Material |
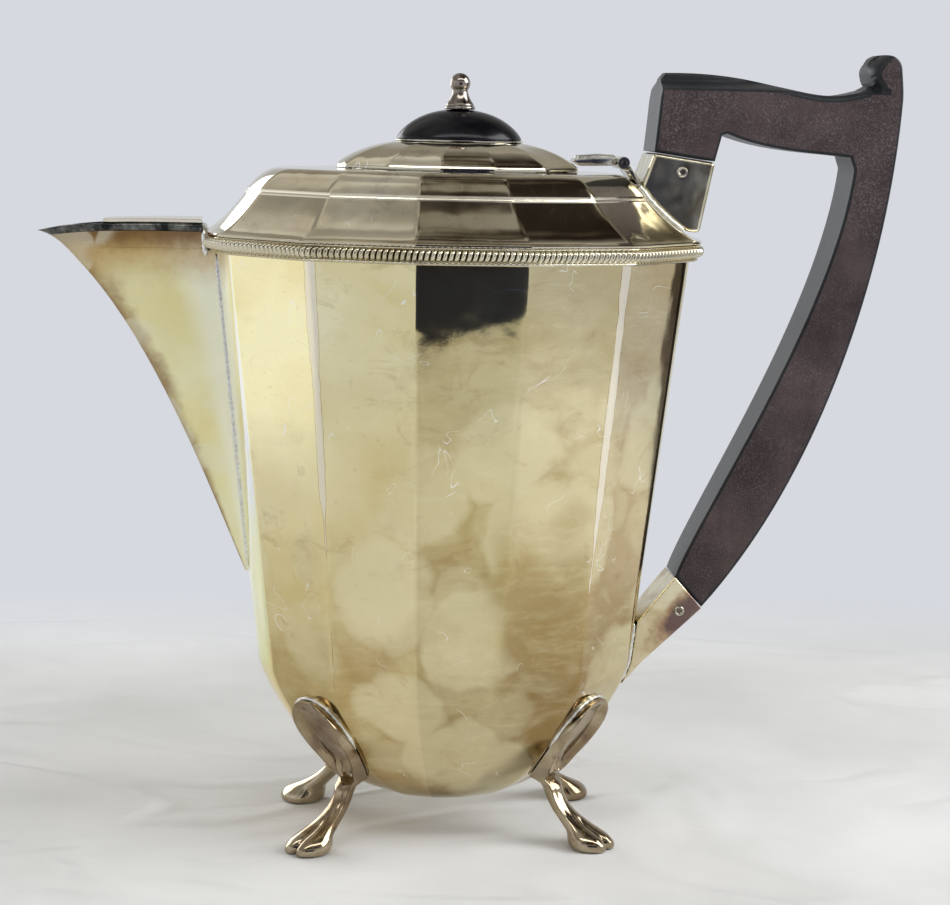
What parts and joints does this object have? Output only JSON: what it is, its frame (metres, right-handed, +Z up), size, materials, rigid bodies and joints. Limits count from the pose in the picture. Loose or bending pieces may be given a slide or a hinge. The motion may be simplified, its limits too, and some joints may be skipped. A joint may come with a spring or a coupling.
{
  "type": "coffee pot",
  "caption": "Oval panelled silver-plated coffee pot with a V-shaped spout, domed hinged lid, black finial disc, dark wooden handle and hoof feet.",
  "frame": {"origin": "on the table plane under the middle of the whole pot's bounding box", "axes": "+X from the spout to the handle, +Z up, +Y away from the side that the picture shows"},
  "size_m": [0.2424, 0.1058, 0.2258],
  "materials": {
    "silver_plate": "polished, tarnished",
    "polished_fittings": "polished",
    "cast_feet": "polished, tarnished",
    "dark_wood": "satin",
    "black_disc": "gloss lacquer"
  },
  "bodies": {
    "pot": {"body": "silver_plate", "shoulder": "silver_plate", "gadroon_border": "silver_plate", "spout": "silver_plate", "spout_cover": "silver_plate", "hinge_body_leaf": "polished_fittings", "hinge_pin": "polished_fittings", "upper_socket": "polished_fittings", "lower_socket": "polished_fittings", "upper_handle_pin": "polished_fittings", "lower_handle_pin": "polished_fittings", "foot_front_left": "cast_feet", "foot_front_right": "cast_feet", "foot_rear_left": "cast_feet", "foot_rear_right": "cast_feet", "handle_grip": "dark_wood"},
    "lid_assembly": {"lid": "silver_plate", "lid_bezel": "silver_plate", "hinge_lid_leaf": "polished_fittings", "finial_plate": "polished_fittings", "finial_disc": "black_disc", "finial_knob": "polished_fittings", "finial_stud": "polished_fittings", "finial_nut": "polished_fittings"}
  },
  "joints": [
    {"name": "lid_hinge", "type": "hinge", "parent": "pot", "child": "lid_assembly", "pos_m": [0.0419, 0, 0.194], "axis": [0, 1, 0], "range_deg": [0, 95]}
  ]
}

Task to carry out | Repeat the material above in full, keeping every word.

Expected output |
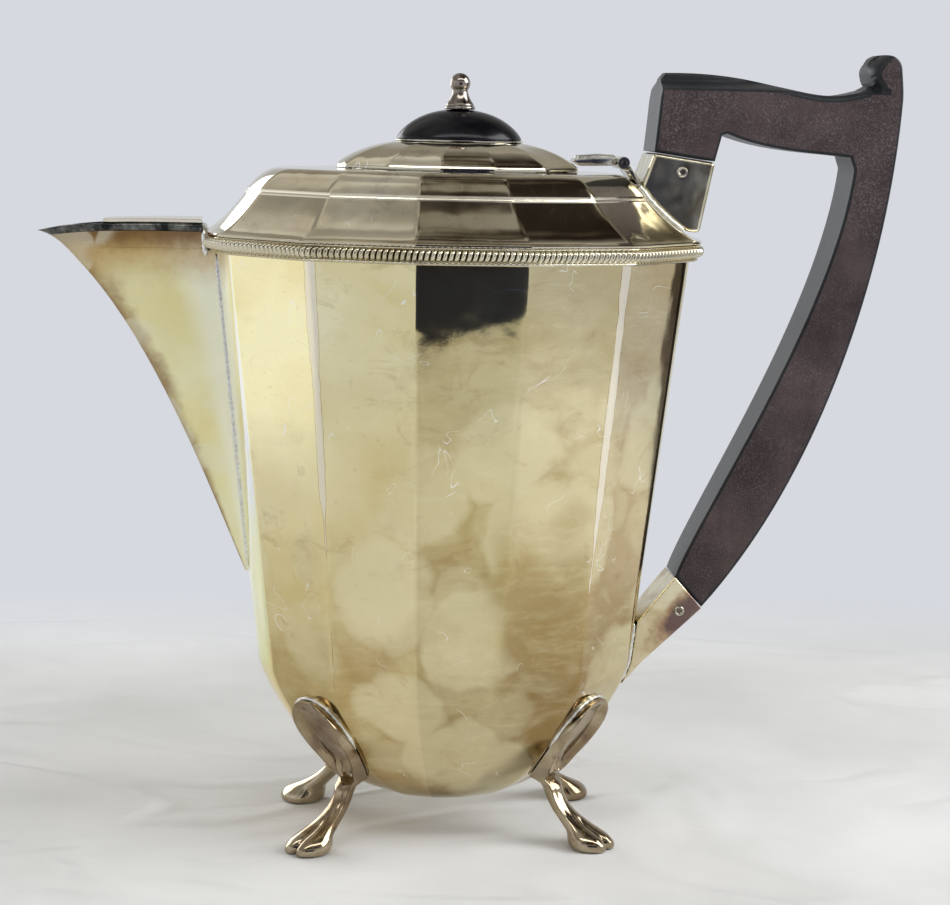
What parts and joints does this object have? Output only JSON: what it is, its frame (metres, right-handed, +Z up), size, materials, rigid bodies and joints. Limits count from the pose in the picture. Loose or bending pieces may be given a slide or a hinge. The motion may be simplified, its limits too, and some joints may be skipped. A joint may come with a spring or a coupling.
{
  "type": "coffee pot",
  "caption": "Oval panelled silver-plated coffee pot with a V-shaped spout, domed hinged lid, black finial disc, dark wooden handle and hoof feet.",
  "frame": {"origin": "on the table plane under the middle of the whole pot's bounding box", "axes": "+X from the spout to the handle, +Z up, +Y away from the side that the picture shows"},
  "size_m": [0.2424, 0.1058, 0.2258],
  "materials": {
    "silver_plate": "polished, tarnished",
    "polished_fittings": "polished",
    "cast_feet": "polished, tarnished",
    "dark_wood": "satin",
    "black_disc": "gloss lacquer"
  },
  "bodies": {
    "pot": {"body": "silver_plate", "shoulder": "silver_plate", "gadroon_border": "silver_plate", "spout": "silver_plate", "spout_cover": "silver_plate", "hinge_body_leaf": "polished_fittings", "hinge_pin": "polished_fittings", "upper_socket": "polished_fittings", "lower_socket": "polished_fittings", "upper_handle_pin": "polished_fittings", "lower_handle_pin": "polished_fittings", "foot_front_left": "cast_feet", "foot_front_right": "cast_feet", "foot_rear_left": "cast_feet", "foot_rear_right": "cast_feet", "handle_grip": "dark_wood"},
    "lid_assembly": {"lid": "silver_plate", "lid_bezel": "silver_plate", "hinge_lid_leaf": "polished_fittings", "finial_plate": "polished_fittings", "finial_disc": "black_disc", "finial_knob": "polished_fittings", "finial_stud": "polished_fittings", "finial_nut": "polished_fittings"}
  },
  "joints": [
    {"name": "lid_hinge", "type": "hinge", "parent": "pot", "child": "lid_assembly", "pos_m": [0.0419, 0, 0.194], "axis": [0, 1, 0], "range_deg": [0, 95]}
  ]
}